Adv Sanjay has criticised about exemption of Govt run guest houses in the Buffer zone. The report says that thus any private investment have been prohibited on one hand where as the Government run guest houses have been totally exempted giving an impression that they need no self regulation. Given the track record of a mixed up policy on Jarawas and other vulnerable tribes it would be unfair to make this arbitrary classification. He has therefore recommended that every tourism or commercial activity be it Government or private be put to strict regulation prior to their establishment
Taking a dig on the confused Tourism Policy, Adv Sanjay says that the tourism policy which aims to develop beach resorts, setting up of tourism circuits and development of 36 beach sites also includes the area in question in South Andaman. He has therefore recommended the Andaman Administration to take a clear stand as regards their policy of involving or not involving private players especially in the context of tourism in the areas in and around the tribal reserve.
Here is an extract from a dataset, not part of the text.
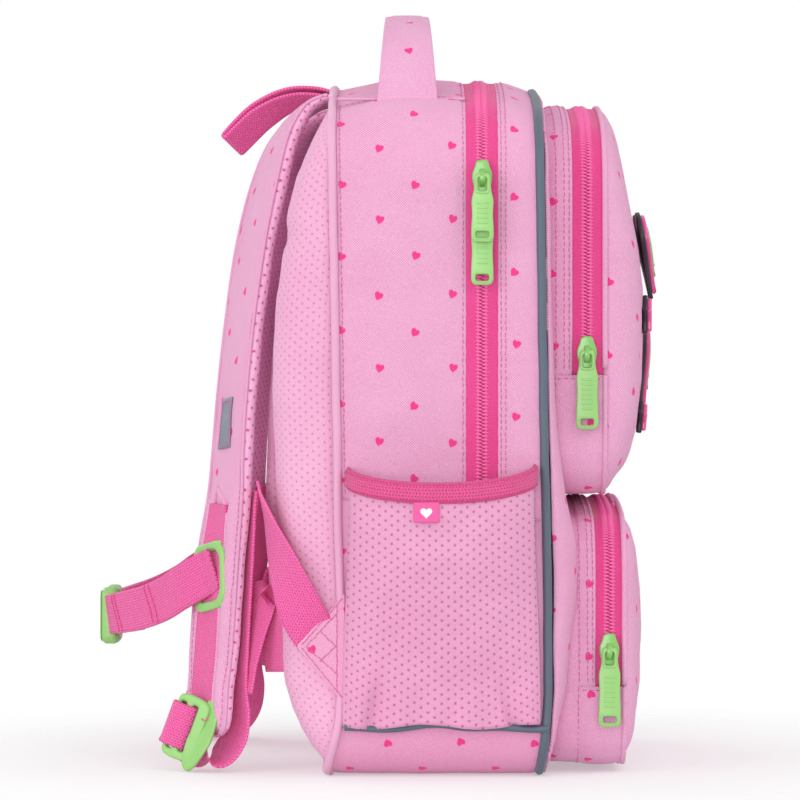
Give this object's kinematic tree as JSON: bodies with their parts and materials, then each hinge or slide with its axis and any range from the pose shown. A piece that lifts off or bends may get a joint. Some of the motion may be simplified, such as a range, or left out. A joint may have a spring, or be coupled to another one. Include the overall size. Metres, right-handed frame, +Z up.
{
  "type": "school backpack",
  "caption": "Child's arched school backpack with zipped main and front pockets, mesh side pockets, padded back and chest-buckled shoulder harness.",
  "frame": {"origin": "centre of the base on the floor, under the middle of the main compartment", "axes": "+Z up, +Y towards the wearer, -Y towards the front pockets, +X to the wearer's right-hand side of the pack seen from the front"},
  "size_m": [0.3593, 0.3057, 0.4178],
  "materials": {
    "print_fabric": "twill printed with small hearts",
    "pocket_mesh": "perforated sports mesh",
    "back_mesh": "padded air mesh",
    "zip_tape": "woven tape",
    "zip_coil": "nylon coil",
    "webbing": "ribbed webbing",
    "binding": "folded elastic binding",
    "piping_grey": "reflective piping",
    "piping_pink": "covered cord piping",
    "slider_paint": "enamelled",
    "green_plastic": "satin moulded",
    "stiffener": "sheet",
    "sleeve_fabric": "plain lining",
    "badge_edge": "moulded",
    "badge_face": "moulded",
    "reflective": "reflective film",
    "tag_fabric": "folded label"
  },
  "bodies": {
    "pack": {"back_panel": "back_mesh", "back_board": "stiffener", "upper_back_pads": "back_mesh", "lower_back_pads": "back_mesh", "rear_piping": "piping_pink", "side_panel_left": "print_fabric", "side_panel_right": "print_fabric", "top_panel": "print_fabric", "base_band": "print_fabric", "base_board": "stiffener", "front_panel_lower": "print_fabric", "front_piping_lower": "piping_grey", "inner_sleeve": "sleeve_fabric", "main_zip_tape_rear": "zip_tape", "handle_feet": "print_fabric", "mesh_pocket_left": "pocket_mesh", "mesh_pocket_right": "pocket_mesh", "pocket_binding_left": "binding", "pocket_binding_right": "binding", "pocket_tag": "tag_fabric", "strap_anchor_patches": "print_fabric", "lower_pocket_gusset": "print_fabric", "lower_pocket_front": "print_fabric", "lower_zip_tape_rear": "zip_tape"},
    "front_flap": {"front_gusset": "print_fabric", "front_panel_upper": "print_fabric", "front_piping_upper": "piping_grey", "main_zip_tape_front": "zip_tape", "upper_pocket_gusset": "print_fabric", "upper_pocket_front": "print_fabric", "upper_zip_tape_rear": "zip_tape"},
    "upper_cover": {"upper_pocket_cover": "print_fabric", "upper_zip_tape_front": "zip_tape", "badge_backing": "badge_edge", "badge_faces": "badge_face"},
    "lower_cover": {"lower_pocket_cover": "print_fabric", "lower_zip_tape_front": "zip_tape"},
    "main_slider_a": {"main_slider_upper": "slider_paint"},
    "main_pull_a": {"main_pull_upper": "green_plastic"},
    "main_slider_b": {"main_slider_lower": "slider_paint"},
    "main_pull_b": {"main_pull_lower": "green_plastic"},
    "upper_slider": {"upper_pocket_slider": "slider_paint"},
    "upper_pull": {"upper_pocket_pull": "green_plastic"},
    "lower_slider": {"lower_pocket_slider": "slider_paint"},
    "lower_pull": {"lower_pocket_pull": "green_plastic"},
    "handle": {"grab_handle": "print_fabric"},
    "loop": {"hanging_loop": "webbing"},
    "harness": {"shoulder_strap_left": "print_fabric", "shoulder_strap_right": "print_fabric", "rail_webbing": "webbing", "reflective_patches": "reflective", "strap_adjusters": "green_plastic", "lower_webbing_left": "webbing", "lower_webbing_right": "webbing"},
    "chest_strap": {"sternum_sliders": "green_plastic", "sternum_webbing_left": "webbing", "sternum_webbing_right": "webbing", "buckle_socket": "green_plastic"},
    "buckle_tongue": {"buckle_plug": "green_plastic"}
  },
  "joints": [
    {"name": "main_flap_hinge", "type": "hinge", "parent": "pack", "child": "front_flap", "pos_m": [0, -0.08, 0.148], "axis": [1, 0, 0], "range_deg": [0, 35]},
    {"name": "upper_pocket_hinge", "type": "hinge", "parent": "front_flap", "child": "upper_cover", "pos_m": [0, -0.1125, 0.213], "axis": [1, 0, 0], "range_deg": [0, 40]},
    {"name": "lower_pocket_hinge", "type": "hinge", "parent": "pack", "child": "lower_cover", "pos_m": [0, -0.1125, 0.046], "axis": [1, 0, 0], "range_deg": [0, 40]},
    {"name": "main_slider_round_corner", "type": "hinge", "parent": "pack", "child": "main_slider_a", "pos_m": [-0.095, -0.0215, 0.318], "axis": [0, 1, 0], "range_deg": [0, 72]},
    {"name": "main_pull_a_swing", "type": "hinge", "parent": "main_slider_a", "child": "main_pull_a", "pos_m": [-0.1498, -0.0215, 0.3175], "axis": [0, 1, 0], "range_deg": [0, 150]},
    {"name": "main_slider_down", "type": "slide", "parent": "pack", "child": "main_slider_b", "axis": [0, 0, -1], "range_m": [0, 0.138]},
    {"name": "main_pull_b_swing", "type": "hinge", "parent": "main_slider_b", "child": "main_pull_b", "pos_m": [-0.1452, -0.0215, 0.299], "axis": [0, 1, 0], "range_deg": [0, 8]},
    {"name": "upper_slider_up", "type": "slide", "parent": "front_flap", "child": "upper_slider", "axis": [0, 0, 1], "range_m": [0, 0.083]},
    {"name": "upper_pull_swing", "type": "hinge", "parent": "upper_slider", "child": "upper_pull", "pos_m": [-0.1232, -0.078, 0.2245], "axis": [0, 1, 0], "range_deg": [0, 150]},
    {"name": "lower_slider_up", "type": "slide", "parent": "pack", "child": "lower_slider", "axis": [0, 0, 1], "range_m": [0, 0.035]},
    {"name": "lower_pull_swing", "type": "hinge", "parent": "lower_slider", "child": "lower_pull", "pos_m": [-0.1232, -0.09, 0.0655], "axis": [0, 1, 0], "range_deg": [0, 150]},
    {"name": "handle_tilt", "type": "hinge", "parent": "pack", "child": "handle", "pos_m": [0, 0.018, 0.369], "axis": [1, 0, 0], "range_deg": [-20, 20], "stiffness_Nm_per_rad": 0.3},
    {"name": "loop_lift", "type": "hinge", "parent": "pack", "child": "loop", "pos_m": [0, 0.06, 0.3725], "axis": [1, 0, 0], "range_deg": [0, 50]},
    {"name": "harness_swing", "type": "hinge", "parent": "pack", "child": "harness", "pos_m": [0, 0.058, 0.362], "axis": [1, 0, 0], "range_deg": [0, 18], "stiffness_Nm_per_rad": 1.2, "deforming": ["lower_webbing_left", "lower_webbing_right"]},
    {"name": "chest_strap_height", "type": "slide", "parent": "harness", "child": "chest_strap", "axis": [0, 0.0985, -0.9951], "range_m": [-0.02, 0.036]},
    {"name": "buckle_release", "type": "slide", "parent": "chest_strap", "child": "buckle_tongue", "axis": [1, 0, 0], "range_m": [0, 0.018], "deforming": ["sternum_webbing_right"]}
  ]
}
He has also recommended implementation of the Island Integrated Management Plan (IIMP) in a time bound manner under the directions of the Court and a special monitoring authority under the National Coastal Zone Management Authority to be specifically constituted for monitoring the development of tourism in the ANI and specially in and around the tribal reserve.
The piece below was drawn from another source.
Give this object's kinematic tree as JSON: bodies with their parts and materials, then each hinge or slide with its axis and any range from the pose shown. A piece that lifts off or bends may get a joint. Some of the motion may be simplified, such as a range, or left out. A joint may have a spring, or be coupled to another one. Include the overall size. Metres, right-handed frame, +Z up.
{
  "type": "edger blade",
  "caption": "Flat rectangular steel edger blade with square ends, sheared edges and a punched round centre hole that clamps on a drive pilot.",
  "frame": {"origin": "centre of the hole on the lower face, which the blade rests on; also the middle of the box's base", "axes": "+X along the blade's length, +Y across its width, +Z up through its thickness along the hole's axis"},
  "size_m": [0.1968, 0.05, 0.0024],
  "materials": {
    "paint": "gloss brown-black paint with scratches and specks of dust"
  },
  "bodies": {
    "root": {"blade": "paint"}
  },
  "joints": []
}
He feels that in the current context where a one size fits all mechanical 5 km Buffer Zone from an unclear and unsurveyed boundary of tribal reserve would be clearly inappropriate. He has suggested an amendment introducing a new buffer concept based on scientific rigor and ethno graphical parameters already been proposed by the new Jarawa Policy. He has recommended that principles already enunciated by the Court to be adapted in the current context and to serve as a guidance to the Administration for a more fair and transparent mechanism of declaring a buffer zone.
He is critical about the mechanical and outright prohibition of tourism or commercial activities citing it to be detrimental to the overall development of the
Andaman Islands in the long run as brought
out by the various submissions at the Public Hearing. In his opinion requests
the Court to put in a strong regulatory authority including a robust multi
disciplinary monitoring body to scrutinize every aspect of potential impact of
establishing tourist or commercial facilities and provide a detailed self audit
He doubts whether a new proposed amendment to the original PAT Regulation can or should be retrospectively applied? The normal legal position, he cites is that the notifications are prospectively applicable. Such has been the position in all Notifications issued under the Environment Protection Act including the EIA as well as CRZ notifications. In view of the above, he recommends that the Buffer Zone notification be applied prospectively and if current establishments have to be prohibited then adequate and fair compensation be worked out.
From the public hearing and the reading of secondary resource material, he infers that prior to complete prohibition of commercial establishments as well as tourism facilities, minimal or no public consultation was done especially where a totally new concept of "buffer" was introduced which was not hitherto present in the legal instrument.